The annexation of Libya came before Mussolini and was sold to the Italian people as a building new Roman empire, but only because the territory had previously been an ancient Roman province.

The conquest of Ethiopia was necessary to assure a steady supply of espresso beans.

Italy had lagged behind in the Industrial Revolution due to it’s lack of coal. Exploiting Libyan oil might have been a windfall, but they really dropped the ball on that one

(bolding mine) Italy did not invade for the use of resources.

They wanted respect. Respect from other Europeans. Italy WAS Rome, and even today, Italians consider themselves the heir of THAT throne. However, when the other great European powers were concurring the entire friggin globe (Spain, England, France) the Italians were still fighting amongst themselves to unify their country out of petty ethnic tribalism. Modern Italy starts here and when they finally got their shiznit together they found that there was no more land left on the map to concur; as Spain had Central/South America, Portuguese had Brazil, France had half of Africa and England had the rest of Africa (and most of Asia).

…So Italy looked for places to concur…

And in 1880 they tried to concur Abyssinia, but got their asses kicked and settled for Eritrea and Italian Somaliland. After this they took Libya for show and tried not to get too involved into WWI.
Mussolini changed everything and sparked a sense of pride in being Italian (ethnically/racially whatever).

He used this power to invade Ethiopia a second time and even take Albania before being kicked out of every single colony as a result of WWII.

Italy today? Proud of it’s roman history, but still just as regionally fragmented as in the 1800’s.

“kicked out of every single colony” should be a link to this.
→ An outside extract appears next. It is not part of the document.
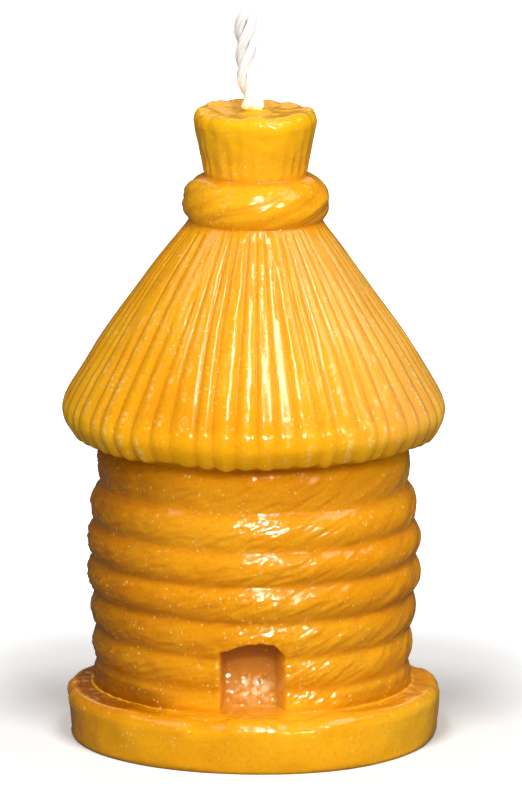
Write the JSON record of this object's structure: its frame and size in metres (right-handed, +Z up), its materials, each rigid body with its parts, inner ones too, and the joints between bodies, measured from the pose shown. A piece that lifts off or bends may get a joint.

It’s the prestige thing that confuses me-what good is it to own colonies that are mostly deserts?
Take Great Britain-their empire made sense, because many of their colonies were a source of wealth. Take India: India supplied England with tons of raw materials-cotton, tea, rubber, etc., which English factories converted into goods that were sold around the world. What did Libya give to Italy? Not much, I suspect.
The cost of these “colonies” probably vastly exceeded any income from them-plus the need to keep down local revolts.
Seems like a complete waste of money to me.

Dunno how much truth there is to it, but I read somewhere that one of the reasons the Italians faired so poorly in WWII was that the rank-and-file weren’t really that invested in their various leaders desire for a larger empire.

I suspect that the gradual spread of the Sahara over more than two millenia reduced the value of these lands as colonies.

ralph, in the 1880-90s, you were not a real “power” if you did not have an “empire”, however lame. Have a look at what a splendid outré-mer the US acquired in the 1890s (mostly from Spain*) - Guam? Puerto Rico? Hawaii? Really? Mostly for the sake of setting up refueling stations for the Navy, so they fit the plan anyway. In the case of Italy post-unification they could argue did not do altogether that badly with gigs in the Horn of Africa and getting Lybia from the Ottomans. At least they got more than the Spanish(*)

(*)Spain had already lost almost everything prime by the mid-1800s. By the time we’re talking of now, all they had were the Phillippines and Marianas in the East, Cuba and PR in the Americas (and none of those for very long), and Western Sahara and Equatorial Guinea in Africa (OK, North Morocco - but that was virtually home turf… and they STILL have two towns there today!)

Made even harder by the fact that none of those places would concur with someone’s intention to conquer them :D.

:smack: I knew it looked funny; but I was too elated in slipping ‘Shiznit’ in there.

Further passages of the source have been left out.